Na sequência, Jesus chama ainda mais a atenção dos seus discípulos para as consequências da fidelidade ao seu projeto de construção de um mundo novo: uma sociedade alternativa baseada em novos valores e princípios. Obviamente, o advento de um mundo novo requer a superação de um mundo antigo, o que exige a substituição dos valores tradicionais, cultivados pela sociedade e a religião do tempo de Jesus, pelos valores que compõem o seu Evangelho. Eis porque os conflitos se tornam inevitáveis: quem aceitar o Evangelho com seus valores, rejeitará os princípios da antiga ordem estabelecida, mantida pela aparelhagem ideológica da religião e do estado. Tais consequências culminam com as perseguições nos mais diversos âmbitos: religioso, político e até familiar. Quanto às perseguições, que muitos viam como o fim dos tempos, Jesus as apresenta como meios que conduzirão o mundo ao seu verdadeiro fim (finalidade): são sinais de que o Reino de Deus se aproxima. De fato, a fidelidade de seus discípulos será medida pela reação de três instituições a eles: a religião, o poder político e a família. Por isso, Jesus diz que os seguidores do seu Evangelho serão perseguidos e entregues às sinagogas (v. 12), prova de que sua mensagem desmascarava a religião institucional de seu tempo; serão conduzidos diante de reis e governadores (v. 12), sinal da oposição radical entre o Reino de Deus e os poderes políticos vigentes; e serão entregues e mortos até mesmo pelos próprios familiares (v. 16), o sinal de que até mesmo a instituição familiar tradicional é abalada pela mensagem renovadora e libertadora de Jesus.
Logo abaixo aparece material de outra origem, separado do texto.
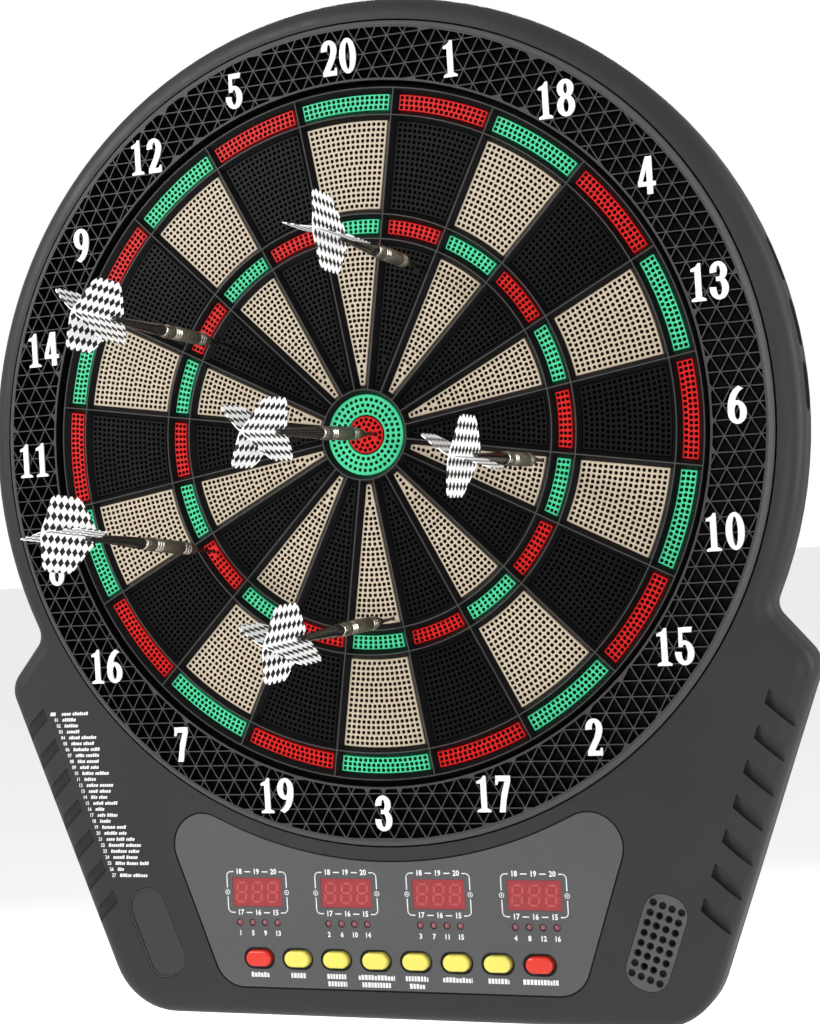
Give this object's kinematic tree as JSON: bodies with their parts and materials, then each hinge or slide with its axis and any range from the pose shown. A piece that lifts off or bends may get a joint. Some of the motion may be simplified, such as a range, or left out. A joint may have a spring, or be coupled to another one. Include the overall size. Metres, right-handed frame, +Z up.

Diante de uma proposta tão exigente e ousada, Jesus faz um forte apelo à fidelidade e à perseverança dos seus discípulos, encorajando-os a não desanimarem diante das adversidades. Antes de tudo, Ele garante que, quando estas coisas começarem a acontecer, os discípulos terão a oportunidade de dar testemunho da fé nele (v. 13). Ora, testemunho, em grego “martyrion” (μαρτύριον), significa testemunhar e assumir as consequências desse testemunho, dando a vida se for preciso, como Jesus mesmo prevê (v. 16b). Ele aconselha os discípulos também a confiarem plenamente nele, sem preocupações com o que dizer e o jeito de se defenderem diante das perseguições (vv. 14-15). Basta confiar e testemunhar. E é inevitável que, testemunhando Jesus, os discípulos estarão alimentando o ódio daqueles que querem permanecer ligados às antigas instituições e fechados à novidade do Evangelho. Porém, Jesus garante que o mais importante – a vida – será preservada em sua plenitude: «não perdereis um só fio de cabelo de vossa cabeça» (v. 18). Ora, o fio de cabelo significava a menor parte da vida de uma pessoa na mentalidade hebraica; assim, Jesus diz que a vida do discípulo e discípula que perseverar no testemunho corajoso do seu Evangelho será ganha em sua totalidade e abundância. Por isso, a palavra-chave de todo o texto é “perseverança”, embora a tradução litúrgica a tenha substituído pela expressão “permanecendo firmes” (v. 19). Mas, “perseverança” (em grego: ὑπομονῇ - hipomonê), além de traduzir mais adequadamente o termo grego, expressa melhor a atitude que Jesus espera dos discípulos: uma espera com esperança e luta, que não comporta comodismo, nem desânimo; uma espera com disposição e esforço, transformando a pessoa que espera em agente de transformação e libertação.

É, portanto, urgente e necessário conceber a adesão ao ensinamento de Jesus como ruptura com as estruturas e instituições tradicionais para, de fato, testemunhar, de modo livre e novo, os valores que seu Evangelho comporta. É urgente que abracemos seu projeto de mundo novo, caracterizado por novas relações em todos os âmbitos da vida, motivadas única e exclusivamente pelo amor, deixando para trás todas as experiências ultrapassadas, mesmo que usem o nome de Deus, como usava o esplêndido templo de Jerusalém, o qual não merecia outro destino, senão a destruição completa. Por isso, temos a certeza de que Jesus pregava o fim de um mundo antigo insustentável, tendo como finalidade a construção de um mundo novo, humanizado baseado nos valores do seu Evangelho. E, recordando a jornada mundial dos pobres, instituída pelo Papa Francisco, é importante que o primeiro fruto da transformação desejada por Jesus seja um mundo inclusivo, justo e fraterno.